The words “for all” are essential here. Now, if I give you an [epsilon], say, 2^-10, could you find such an N? towr has indicated that this may be not the case since cos(n) may be arbitrarily close to 1. We know that cos(n) = cos(n mod 2[pi]), and the argument of the latter – as was shown on another thread – is uniformly distributed in (0, 1).

Title: Re: limit of cosine to the nth at n
Post by Eigenray on Jan 19^th, 2004, 12:50pm

By Dirichlet's Approximation Theorem, for any positive integer N, there are integers h,k, 0<k<=N such that |k[pi]-h| < 1/N.
Thus 1 > |cos(h)| > cos(1/N), and also, 0 < h < k[pi] + 1/N < 5N.
Thus |cos^h(h)| > cos^5N(1/N) ([to]1).

The next claim is that h may be chosen arbitrarily large:
To see this, fix M > 0. Then [epsilon] := min { |k[pi]-h| : 0 < h < M, 0 < k < (h+1)/[pi] } > 0, so by picking N > 1/[epsilon], the corresponding h must be larger than M.
Thus there is a sequence N_i[to][infty], h_i[to][infty], such that
|cos^h_i(h_i)| > cos^5N_i(1/N_i).
Taking limits shows that limsup |cosⁿ(n)| = 1.
(In particular, the sequence cosⁿ(n) gets arbitrarily close to 1 infinitely often.)

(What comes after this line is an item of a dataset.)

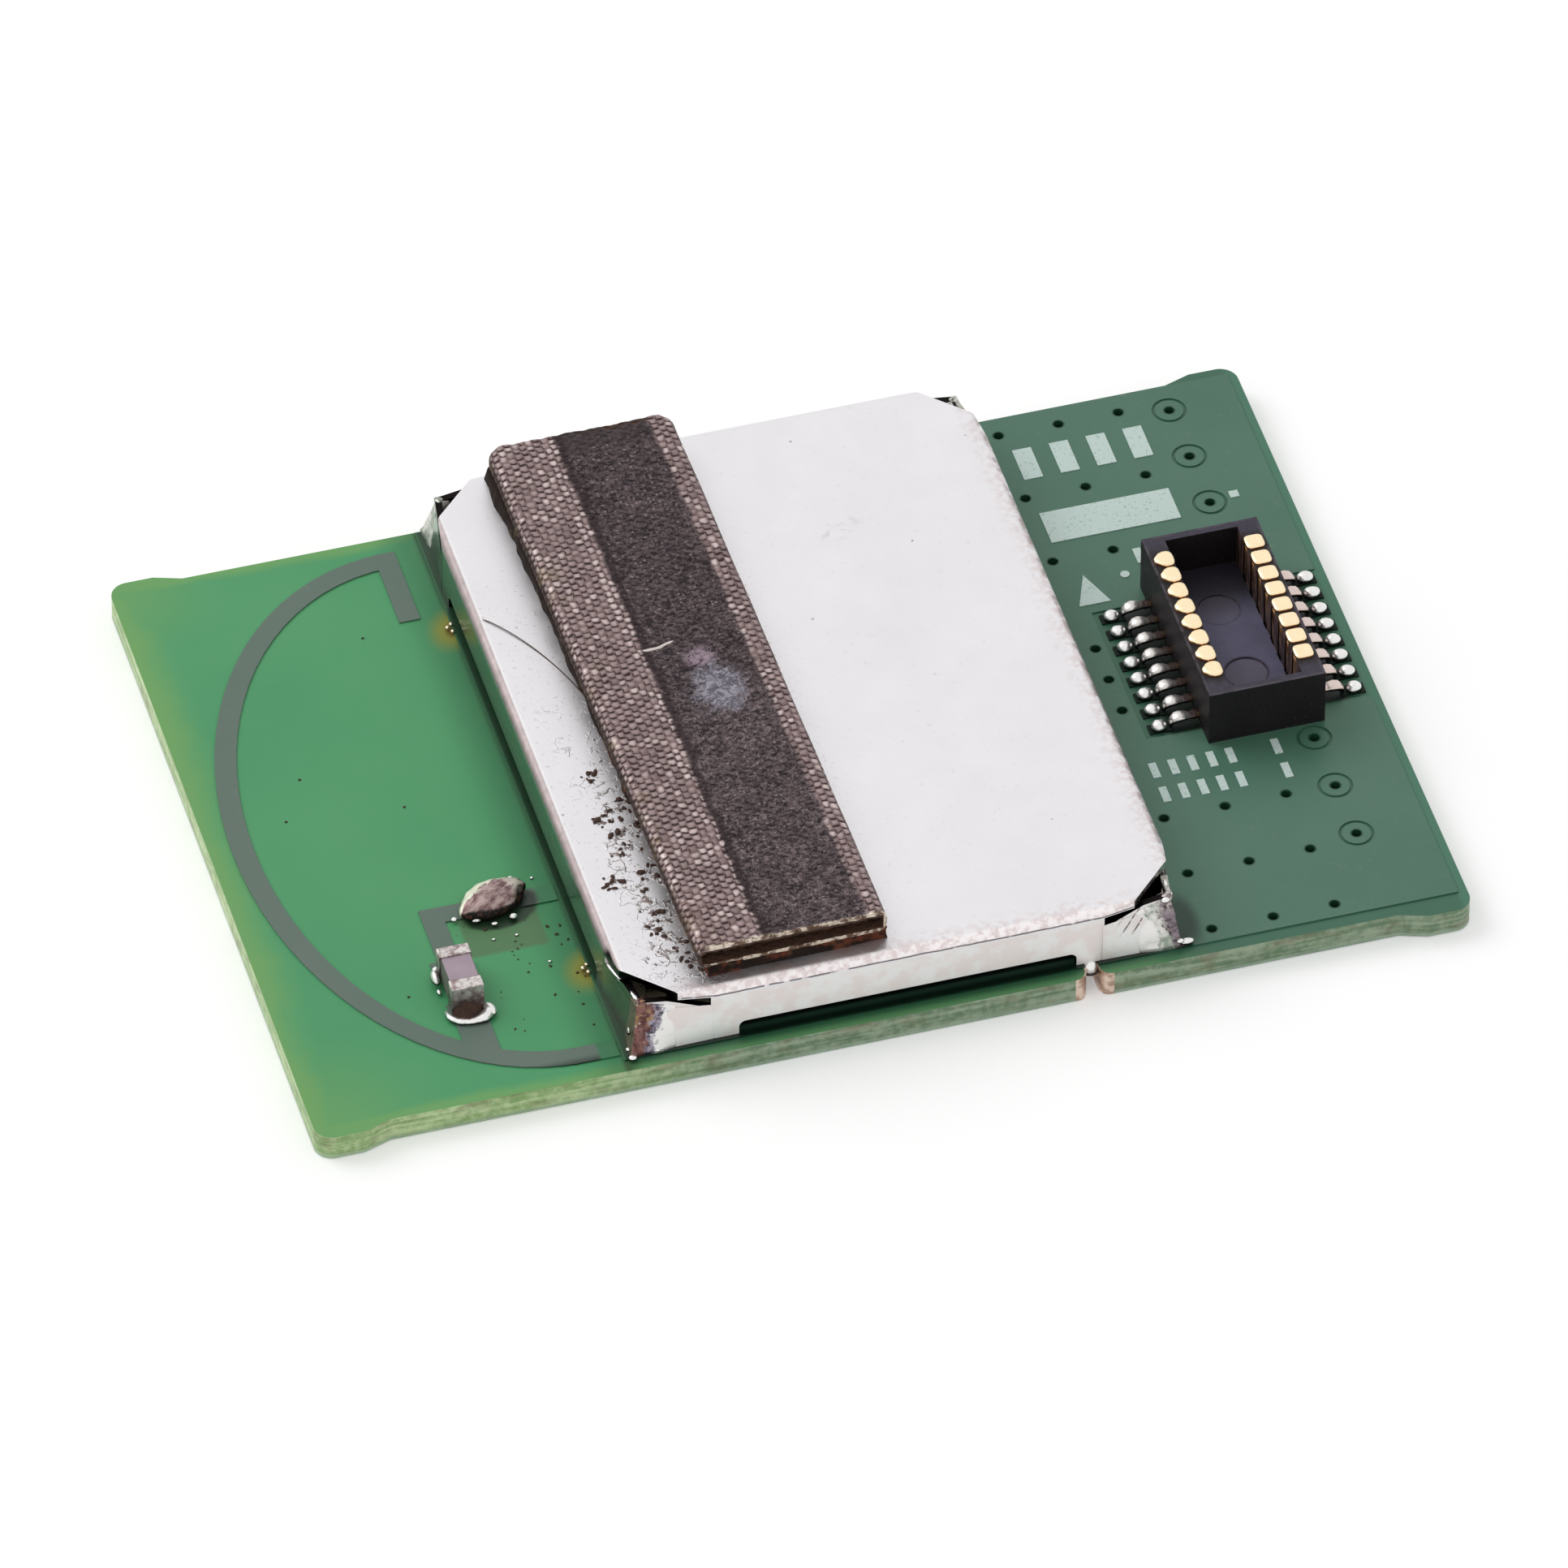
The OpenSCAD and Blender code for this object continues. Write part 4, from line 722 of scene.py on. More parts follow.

A similar argument, however, show that liminf |cosⁿ(n)| = 0, thus lim cosⁿ(n) does not exist.

Title: Re: limit of cosine to the nth at n
Post by Sir Col on Jan 19^th, 2004, 1:31pm

Thanks for correcting me, guys; I see what you're both driving at. Just when we thought we'd found n₀ such that |cosⁿ(n)|<[epsilon], for all n[ge]n₀, some later value of n is above it.

I can see that this problem required tools that are outside of my limited mathematical repertoire. :)

Title: Re: limit of cosine to the nth at n
Post by Icarus on Jan 19^th, 2004, 5:50pm

on 01/19/04 at 13:31:52, Sir Col wrote:

I can see that this problem required tools that are outside of my limited mathematical repertoire. :)

Probably not, though you did make that one oversight. It is a fairly common mistake in this sort of situation.

But the Dirichlet Approximation Theorem, as hi-falutin as the name sounds, is nothing more than the observation that the rational numbers are dense in the Reals (i.e., they are arbitrarily close to every real number). The more exacting version that EigenRay develops is just noting that restricting the rational to denominators greater than an arbitrary fixed N still leaves a dense set. Both of these are things I believe you are already familiar with, as you have discussed similar things in the past.